[start of DATA BLOCK]

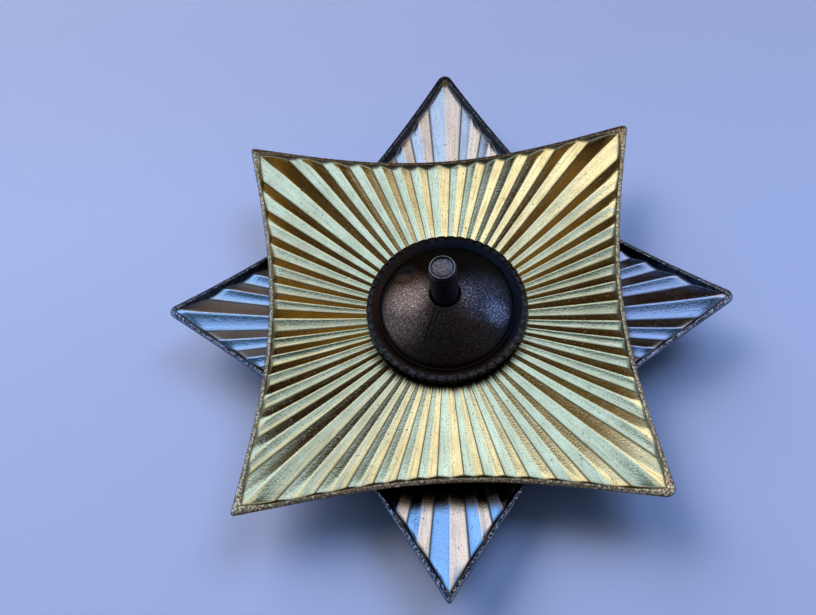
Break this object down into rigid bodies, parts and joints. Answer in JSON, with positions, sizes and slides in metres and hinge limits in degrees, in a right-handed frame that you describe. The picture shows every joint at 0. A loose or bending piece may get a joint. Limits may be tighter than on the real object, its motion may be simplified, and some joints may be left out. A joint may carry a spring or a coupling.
{
  "type": "breast badge",
  "caption": "Breast badge seen from its reverse: a fluted gold star plate over a longer silver one, clamped on a screw post by a domed milled nut.",
  "frame": {"origin": "middle of the bounding box on the surface that the front disc lies on, below the screw post", "axes": "+Z out of the reverse along the screw post, +Y towards the silver point at the top of the picture, +X to its right"},
  "size_m": [0.061, 0.0626, 0.0155],
  "materials": {
    "silver_star": "silver-plated, bright, with a filed border",
    "gold_star": "gilt, bright, with a worn border",
    "screw_post": "blackened, with a worn end",
    "nut": "blackened, fine-grained"
  },
  "bodies": {
    "badge": {"silver_star": "silver_star", "gold_star": "gold_star", "screw_post": "screw_post"},
    "nut": {"nut": "nut"}
  },
  "joints": [
    {"name": "nut_travel", "type": "slide", "parent": "badge", "child": "nut", "axis": [0, 0, 1], "range_m": [0, 0.0098]}
  ]
}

[end of DATA BLOCK]

▶ EXERCISE REQUIREMENTS
Write out all the lines again, exactly as they are.

▶ SOLUTION
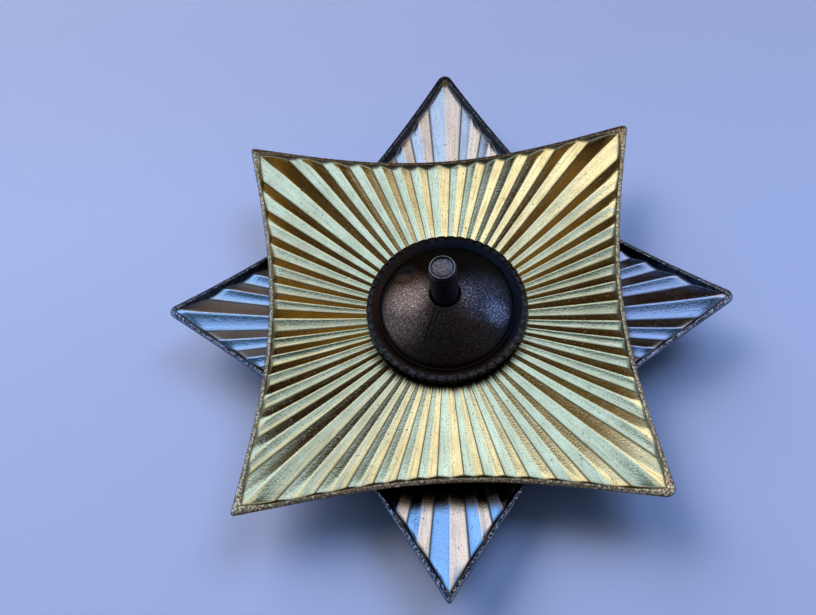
Break this object down into rigid bodies, parts and joints. Answer in JSON, with positions, sizes and slides in metres and hinge limits in degrees, in a right-handed frame that you describe. The picture shows every joint at 0. A loose or bending piece may get a joint. Limits may be tighter than on the real object, its motion may be simplified, and some joints may be left out. A joint may carry a spring or a coupling.
{
  "type": "breast badge",
  "caption": "Breast badge seen from its reverse: a fluted gold star plate over a longer silver one, clamped on a screw post by a domed milled nut.",
  "frame": {"origin": "middle of the bounding box on the surface that the front disc lies on, below the screw post", "axes": "+Z out of the reverse along the screw post, +Y towards the silver point at the top of the picture, +X to its right"},
  "size_m": [0.061, 0.0626, 0.0155],
  "materials": {
    "silver_star": "silver-plated, bright, with a filed border",
    "gold_star": "gilt, bright, with a worn border",
    "screw_post": "blackened, with a worn end",
    "nut": "blackened, fine-grained"
  },
  "bodies": {
    "badge": {"silver_star": "silver_star", "gold_star": "gold_star", "screw_post": "screw_post"},
    "nut": {"nut": "nut"}
  },
  "joints": [
    {"name": "nut_travel", "type": "slide", "parent": "badge", "child": "nut", "axis": [0, 0, 1], "range_m": [0, 0.0098]}
  ]
}